Turkey has quickly emerged as a focal point for President Trump’s administration in 2018. High-level meetings between U.S. and Turkish officials have peaked in recent weeks as the two nations discuss the conflict in Syria.
The recent visit to Turkey by Secretary of State Rex Tillerson as well as meetings between Secretary of Defense James Mattis and his counterpart at the Munich Security Conference underscore the need to reaffirm quickly the commitment of these two NATO allies and improve the relationship. These meetings are paving the way for both nations to work together to move forward.
This week, the United States and Turkey will come together for critical meetings centered on resolving military, diplomatic and other disagreements. The U.S. business community believes the economy should be added to the agenda of these and other high-level meetings.
With trade between the United States and Turkey increasing by 10 percent and setting an all-time high of nearly $20 billion in 2017, a better economic relationship can play a significant role in strengthening the overall U.S.-Turkey relationship.
In recent years, Turkey effectively used economic and commercial ties to repair their overall relationship with Germany and Israel. Turkey is keen to enhance its economic partnership with the United States — an important opportunity the U.S. business community urges our government to act upon.
Expanding talks to include commercial ties is good for diplomacy, good for security and good for business.

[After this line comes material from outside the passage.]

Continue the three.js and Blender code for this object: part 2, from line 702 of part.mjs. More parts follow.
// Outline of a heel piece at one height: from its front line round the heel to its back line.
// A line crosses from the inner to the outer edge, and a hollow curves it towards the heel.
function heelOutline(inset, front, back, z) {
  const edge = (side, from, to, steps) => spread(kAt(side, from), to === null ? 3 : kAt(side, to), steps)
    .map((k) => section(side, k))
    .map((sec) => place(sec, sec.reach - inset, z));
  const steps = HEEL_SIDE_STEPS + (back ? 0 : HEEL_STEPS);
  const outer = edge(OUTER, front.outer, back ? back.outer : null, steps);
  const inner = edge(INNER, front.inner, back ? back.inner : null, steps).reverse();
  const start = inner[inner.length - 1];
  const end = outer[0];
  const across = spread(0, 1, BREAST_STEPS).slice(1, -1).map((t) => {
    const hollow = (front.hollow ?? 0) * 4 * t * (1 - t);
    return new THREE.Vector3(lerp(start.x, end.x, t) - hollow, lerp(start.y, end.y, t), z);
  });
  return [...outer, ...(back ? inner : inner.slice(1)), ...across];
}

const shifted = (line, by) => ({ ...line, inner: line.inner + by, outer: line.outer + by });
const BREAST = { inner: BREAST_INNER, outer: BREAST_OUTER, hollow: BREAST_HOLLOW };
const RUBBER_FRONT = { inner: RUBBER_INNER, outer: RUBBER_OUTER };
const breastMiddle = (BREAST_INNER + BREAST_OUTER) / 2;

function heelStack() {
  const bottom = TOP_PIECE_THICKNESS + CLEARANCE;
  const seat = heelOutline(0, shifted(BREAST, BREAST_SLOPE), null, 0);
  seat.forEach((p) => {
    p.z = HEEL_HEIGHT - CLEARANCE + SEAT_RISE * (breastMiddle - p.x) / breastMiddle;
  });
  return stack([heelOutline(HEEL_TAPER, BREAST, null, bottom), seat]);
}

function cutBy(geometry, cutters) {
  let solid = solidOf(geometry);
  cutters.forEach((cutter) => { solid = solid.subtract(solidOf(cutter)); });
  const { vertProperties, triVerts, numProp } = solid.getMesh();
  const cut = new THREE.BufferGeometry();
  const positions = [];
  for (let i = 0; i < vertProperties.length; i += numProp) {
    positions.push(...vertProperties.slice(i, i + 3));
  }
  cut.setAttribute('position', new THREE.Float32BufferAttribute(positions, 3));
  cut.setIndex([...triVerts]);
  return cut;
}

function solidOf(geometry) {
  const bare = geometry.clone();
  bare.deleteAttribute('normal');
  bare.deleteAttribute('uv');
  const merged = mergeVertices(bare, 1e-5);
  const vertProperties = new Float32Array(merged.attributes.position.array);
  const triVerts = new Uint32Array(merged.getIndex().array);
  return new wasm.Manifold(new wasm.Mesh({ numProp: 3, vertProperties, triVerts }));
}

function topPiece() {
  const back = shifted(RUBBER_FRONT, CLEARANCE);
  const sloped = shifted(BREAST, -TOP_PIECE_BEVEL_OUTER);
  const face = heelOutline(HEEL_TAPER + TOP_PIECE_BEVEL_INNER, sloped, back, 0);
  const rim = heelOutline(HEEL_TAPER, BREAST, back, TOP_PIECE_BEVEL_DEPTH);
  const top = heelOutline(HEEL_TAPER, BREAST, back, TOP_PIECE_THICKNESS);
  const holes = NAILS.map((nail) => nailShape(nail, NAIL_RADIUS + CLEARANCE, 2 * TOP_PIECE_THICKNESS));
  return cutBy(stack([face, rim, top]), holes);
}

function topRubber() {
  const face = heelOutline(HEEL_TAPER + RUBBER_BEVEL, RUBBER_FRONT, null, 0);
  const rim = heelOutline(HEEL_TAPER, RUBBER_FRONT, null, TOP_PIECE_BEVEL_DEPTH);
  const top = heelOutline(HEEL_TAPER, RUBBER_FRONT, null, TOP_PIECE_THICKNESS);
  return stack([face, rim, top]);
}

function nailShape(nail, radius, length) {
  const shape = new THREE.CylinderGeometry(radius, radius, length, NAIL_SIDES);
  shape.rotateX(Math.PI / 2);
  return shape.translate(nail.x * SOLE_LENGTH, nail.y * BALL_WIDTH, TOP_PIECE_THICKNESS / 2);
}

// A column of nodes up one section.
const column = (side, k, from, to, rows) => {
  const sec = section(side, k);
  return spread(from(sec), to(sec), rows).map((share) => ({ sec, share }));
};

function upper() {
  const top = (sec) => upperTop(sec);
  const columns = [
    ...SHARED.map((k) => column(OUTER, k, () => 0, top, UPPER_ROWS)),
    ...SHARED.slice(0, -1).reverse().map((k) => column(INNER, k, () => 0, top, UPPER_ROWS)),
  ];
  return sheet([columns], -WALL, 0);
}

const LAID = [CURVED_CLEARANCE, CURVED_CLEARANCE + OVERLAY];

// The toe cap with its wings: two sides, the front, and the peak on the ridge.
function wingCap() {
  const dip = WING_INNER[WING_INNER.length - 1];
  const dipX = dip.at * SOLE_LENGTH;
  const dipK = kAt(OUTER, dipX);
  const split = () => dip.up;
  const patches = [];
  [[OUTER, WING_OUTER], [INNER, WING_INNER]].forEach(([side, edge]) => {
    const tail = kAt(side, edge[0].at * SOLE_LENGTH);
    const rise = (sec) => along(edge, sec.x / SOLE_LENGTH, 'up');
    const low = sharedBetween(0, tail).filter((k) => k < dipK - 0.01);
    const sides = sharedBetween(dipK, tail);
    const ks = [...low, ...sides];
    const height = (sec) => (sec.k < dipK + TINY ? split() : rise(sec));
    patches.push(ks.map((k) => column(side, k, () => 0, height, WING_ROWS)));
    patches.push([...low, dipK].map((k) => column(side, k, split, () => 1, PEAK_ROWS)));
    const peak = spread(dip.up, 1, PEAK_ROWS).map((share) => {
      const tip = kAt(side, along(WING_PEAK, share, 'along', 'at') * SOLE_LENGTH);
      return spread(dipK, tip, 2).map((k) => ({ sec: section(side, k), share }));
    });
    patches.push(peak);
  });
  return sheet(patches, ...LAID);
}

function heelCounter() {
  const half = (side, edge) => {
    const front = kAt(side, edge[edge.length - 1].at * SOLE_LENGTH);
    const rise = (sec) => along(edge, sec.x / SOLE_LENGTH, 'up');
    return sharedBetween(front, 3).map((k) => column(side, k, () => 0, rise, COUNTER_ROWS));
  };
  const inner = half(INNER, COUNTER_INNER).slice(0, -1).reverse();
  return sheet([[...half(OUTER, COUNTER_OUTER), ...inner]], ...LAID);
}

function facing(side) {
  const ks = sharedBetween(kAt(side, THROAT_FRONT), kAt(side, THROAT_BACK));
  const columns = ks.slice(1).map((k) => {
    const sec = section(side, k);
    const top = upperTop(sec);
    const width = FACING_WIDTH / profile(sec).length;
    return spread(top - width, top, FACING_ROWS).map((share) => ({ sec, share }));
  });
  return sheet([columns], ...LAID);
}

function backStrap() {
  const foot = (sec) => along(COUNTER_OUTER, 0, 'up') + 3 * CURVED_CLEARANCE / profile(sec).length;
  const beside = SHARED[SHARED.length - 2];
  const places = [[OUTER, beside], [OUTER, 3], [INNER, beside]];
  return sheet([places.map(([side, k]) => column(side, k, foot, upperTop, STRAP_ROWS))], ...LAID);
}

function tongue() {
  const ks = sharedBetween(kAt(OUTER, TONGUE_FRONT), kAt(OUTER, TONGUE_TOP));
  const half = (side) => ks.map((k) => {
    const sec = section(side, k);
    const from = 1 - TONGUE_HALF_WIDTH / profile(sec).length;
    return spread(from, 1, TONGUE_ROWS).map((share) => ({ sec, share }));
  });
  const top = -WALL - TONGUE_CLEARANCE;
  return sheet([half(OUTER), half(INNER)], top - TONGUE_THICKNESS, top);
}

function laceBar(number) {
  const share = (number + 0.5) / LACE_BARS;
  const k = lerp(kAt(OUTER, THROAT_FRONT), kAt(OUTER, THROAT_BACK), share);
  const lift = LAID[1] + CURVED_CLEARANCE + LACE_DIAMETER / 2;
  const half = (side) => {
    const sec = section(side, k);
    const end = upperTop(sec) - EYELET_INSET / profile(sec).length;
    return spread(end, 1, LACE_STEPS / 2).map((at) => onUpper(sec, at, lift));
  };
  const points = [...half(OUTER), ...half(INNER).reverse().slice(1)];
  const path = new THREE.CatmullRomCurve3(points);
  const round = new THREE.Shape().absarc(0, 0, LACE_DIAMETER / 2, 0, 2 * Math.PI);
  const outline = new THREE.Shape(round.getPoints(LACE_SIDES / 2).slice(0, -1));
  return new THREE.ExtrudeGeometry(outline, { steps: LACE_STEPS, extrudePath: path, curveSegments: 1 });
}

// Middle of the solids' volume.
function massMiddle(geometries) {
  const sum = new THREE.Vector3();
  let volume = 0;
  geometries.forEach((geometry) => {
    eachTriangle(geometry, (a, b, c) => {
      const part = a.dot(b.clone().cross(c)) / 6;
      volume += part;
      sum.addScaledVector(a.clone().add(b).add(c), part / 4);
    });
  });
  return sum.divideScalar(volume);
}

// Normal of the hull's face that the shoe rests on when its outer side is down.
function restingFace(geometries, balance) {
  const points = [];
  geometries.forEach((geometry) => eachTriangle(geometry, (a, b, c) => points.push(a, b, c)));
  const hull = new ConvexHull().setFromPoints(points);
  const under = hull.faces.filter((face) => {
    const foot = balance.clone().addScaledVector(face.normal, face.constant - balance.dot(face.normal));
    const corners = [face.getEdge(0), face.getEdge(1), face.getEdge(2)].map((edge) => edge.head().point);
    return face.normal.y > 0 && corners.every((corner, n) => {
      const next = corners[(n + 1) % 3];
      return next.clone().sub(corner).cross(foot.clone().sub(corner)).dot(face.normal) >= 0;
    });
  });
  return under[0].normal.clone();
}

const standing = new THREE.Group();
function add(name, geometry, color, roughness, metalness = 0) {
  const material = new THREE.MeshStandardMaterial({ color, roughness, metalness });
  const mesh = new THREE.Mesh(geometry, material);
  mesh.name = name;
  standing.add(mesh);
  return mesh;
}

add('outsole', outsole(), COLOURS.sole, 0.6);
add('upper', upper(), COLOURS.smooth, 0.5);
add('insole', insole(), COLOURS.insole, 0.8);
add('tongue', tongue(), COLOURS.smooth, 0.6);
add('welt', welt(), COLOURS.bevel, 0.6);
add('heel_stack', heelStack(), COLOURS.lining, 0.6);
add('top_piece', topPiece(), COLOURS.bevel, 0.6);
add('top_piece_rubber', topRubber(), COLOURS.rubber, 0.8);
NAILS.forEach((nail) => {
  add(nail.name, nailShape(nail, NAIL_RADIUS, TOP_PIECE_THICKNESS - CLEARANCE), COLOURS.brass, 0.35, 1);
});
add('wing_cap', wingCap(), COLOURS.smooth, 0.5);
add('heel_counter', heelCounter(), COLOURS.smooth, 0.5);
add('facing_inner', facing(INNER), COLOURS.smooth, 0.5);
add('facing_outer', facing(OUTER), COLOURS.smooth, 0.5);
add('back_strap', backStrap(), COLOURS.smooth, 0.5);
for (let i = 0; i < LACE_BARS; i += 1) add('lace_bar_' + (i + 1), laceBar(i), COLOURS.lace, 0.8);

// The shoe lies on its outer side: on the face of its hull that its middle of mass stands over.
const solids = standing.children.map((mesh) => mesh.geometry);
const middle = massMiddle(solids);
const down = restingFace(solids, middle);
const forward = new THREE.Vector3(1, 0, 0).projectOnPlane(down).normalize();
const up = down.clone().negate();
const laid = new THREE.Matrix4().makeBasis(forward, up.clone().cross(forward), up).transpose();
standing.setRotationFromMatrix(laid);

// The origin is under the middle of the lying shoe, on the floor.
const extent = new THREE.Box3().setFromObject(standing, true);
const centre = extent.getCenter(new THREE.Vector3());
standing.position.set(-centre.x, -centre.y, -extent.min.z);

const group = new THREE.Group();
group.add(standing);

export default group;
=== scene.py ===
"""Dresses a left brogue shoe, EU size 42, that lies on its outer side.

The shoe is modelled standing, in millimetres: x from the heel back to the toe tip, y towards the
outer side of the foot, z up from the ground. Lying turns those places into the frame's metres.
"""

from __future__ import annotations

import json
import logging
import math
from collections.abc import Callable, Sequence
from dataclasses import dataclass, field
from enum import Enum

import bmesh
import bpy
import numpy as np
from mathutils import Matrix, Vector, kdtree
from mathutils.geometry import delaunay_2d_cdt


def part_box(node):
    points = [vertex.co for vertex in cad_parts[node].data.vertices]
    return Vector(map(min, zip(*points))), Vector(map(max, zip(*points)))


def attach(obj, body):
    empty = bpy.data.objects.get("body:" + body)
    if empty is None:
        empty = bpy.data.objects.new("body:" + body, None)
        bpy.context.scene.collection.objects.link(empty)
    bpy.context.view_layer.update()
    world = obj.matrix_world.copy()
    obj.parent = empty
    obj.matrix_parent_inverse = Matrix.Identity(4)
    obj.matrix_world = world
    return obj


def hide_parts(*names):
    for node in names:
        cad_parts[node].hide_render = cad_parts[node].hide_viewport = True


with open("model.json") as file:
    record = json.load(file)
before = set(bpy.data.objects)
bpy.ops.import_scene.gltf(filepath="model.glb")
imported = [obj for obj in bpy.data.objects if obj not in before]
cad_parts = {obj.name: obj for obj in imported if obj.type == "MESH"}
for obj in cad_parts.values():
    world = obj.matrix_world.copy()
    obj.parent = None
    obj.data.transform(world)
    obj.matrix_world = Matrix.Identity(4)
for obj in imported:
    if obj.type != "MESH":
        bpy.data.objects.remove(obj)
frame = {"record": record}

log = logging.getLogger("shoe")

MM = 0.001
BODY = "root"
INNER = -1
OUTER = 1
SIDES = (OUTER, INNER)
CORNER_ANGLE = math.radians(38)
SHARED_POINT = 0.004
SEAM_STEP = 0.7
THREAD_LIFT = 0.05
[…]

The U.S. Chamber of Commerce is calling for renewing high-level U.S.-Turkey commercial dialogues that can be integrated into the new joint working group sessions. The U.S. Chamber is home to the U.S.-Turkey Business Council, representing 65 of the largest and most innovative U.S. companies doing business in Turkey. We recently visited Turkey to meet with President Recep Tayyip Erdogan’s chief economic adviser and deputy prime ministers, who all indicated they would welcome and support such a step. The government of Turkey continues to work closely with U.S. business interests and is eager to resume cabinet-level commercial and economic dialogues that can clear the way for new investments, jobs and exports on both sides.

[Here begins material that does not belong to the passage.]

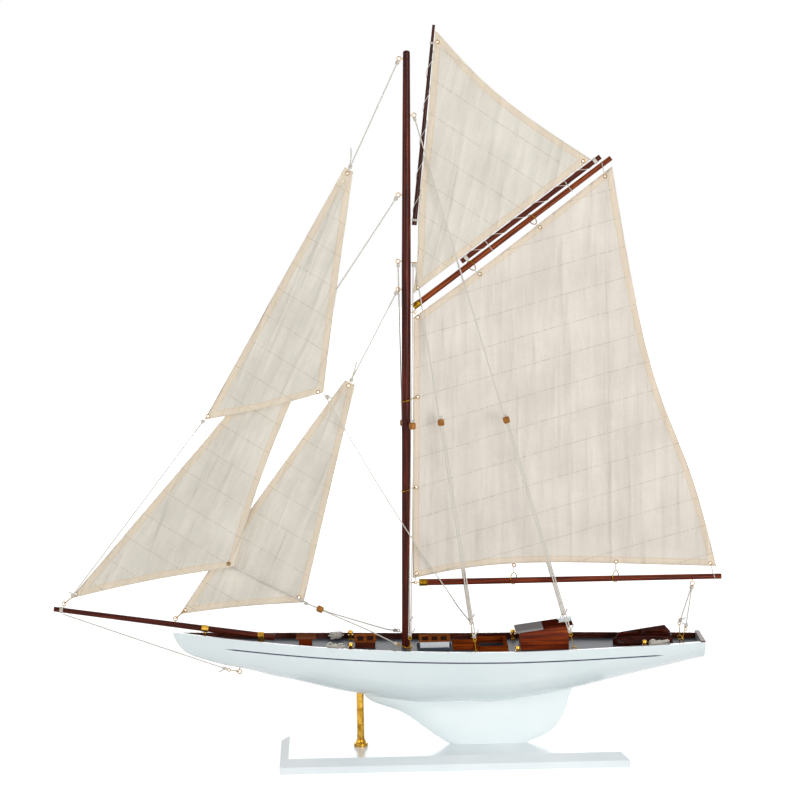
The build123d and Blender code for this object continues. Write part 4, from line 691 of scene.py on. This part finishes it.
# White enamel for the sliding hatch
white_enamel = gloss_lacquer("white_enamel_on_joinery", False)
paint(white_enamel, "companion_slide")


def two_tone(name, split, low_colour, high_colour, gloss):
    """Brushed enamel in one colour up to a height, and another above it."""
    enamel, shader = new_material(name)
    place = add_node(enamel, "TexCoord")
    parts = add_node(enamel, "SeparateXYZ", links={"Vector": place.outputs["Object"]})
    over = add_node(enamel, "Math", {"operation": "GREATER_THAN", 1: split * MM}, {0: parts.outputs["Z"]})
    brush = add_node(enamel, "TexNoise", {"Scale": 1 / (2 * MM), "Detail": 4.0},
                     {"Vector": place.outputs["Object"]})
    colours = add_node(enamel, "MixRGB", {"Color1": linear(low_colour), "Color2": linear(high_colour)},
                       {"Fac": over.outputs[0]})
    soiled = add_node(enamel, "MixRGB", {"blend_type": "MULTIPLY", "Fac": 0.15},
                      {"Color1": colours.outputs["Color"], "Color2": brush.outputs["Fac"]})
    relief = add_node(enamel, "Bump", {"Strength": 0.2, "Distance": 0.05 * MM},
                      {"Height": brush.outputs["Fac"]})
    link(enamel, soiled.outputs["Color"], shader, "Base Color")
    link(enamel, relief.outputs["Normal"], shader, "Normal")
    shader.inputs["Roughness"].default_value = gloss
    shader.inputs["Specular IOR Level"].default_value = 0.0
    return enamel


# the skylight's base: grey below this height, near-white above
paint(two_tone("grey_plinth_white_walls", 90.3 + BASE_TOP, "59616B", "F0F5F8", 0.4), "main_skylight_base")
paint(two_tone("dark_coaming_under_lid", 99.9 + BASE_TOP, "7A3010", "7C4A32", 0.6), "fore_hatch")
paint(joinery_brown, "fore_skylight_base")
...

The White House has stated in its National Security Strategy that the United States wants strong allies and strong partners in the Middle East, and fellow-NATO member Turkey stands out as a good partner.
Turkey sits at the crossroads of Europe, Asia and the Middle East and is an important and influential actor across the globe. The country’s economy is ranked 17th by GDP, boasts 1,600 U.S. companies doing business in Turkey, and has an influx of Turkish investment into the United States in the real estate, aviation and retail sectors.
Officials should take advantage of the White House’s forthcoming request of a three-year extension of Trade Promotion Authority to lay the groundwork for a bilateral free trade agreement between the United States and Turkey. Securing a free trade agreement with Turkey will take years of hard work, but we should begin the work today by removing stumbling blocks that otherwise impede progress.
Renewing a commercial dialogue and breaking down barriers to economic opportunity will provide immediate benefits to the U.S.-Turkey economic relationship while encouraging Turkey to work more closely with the United States for decades to come.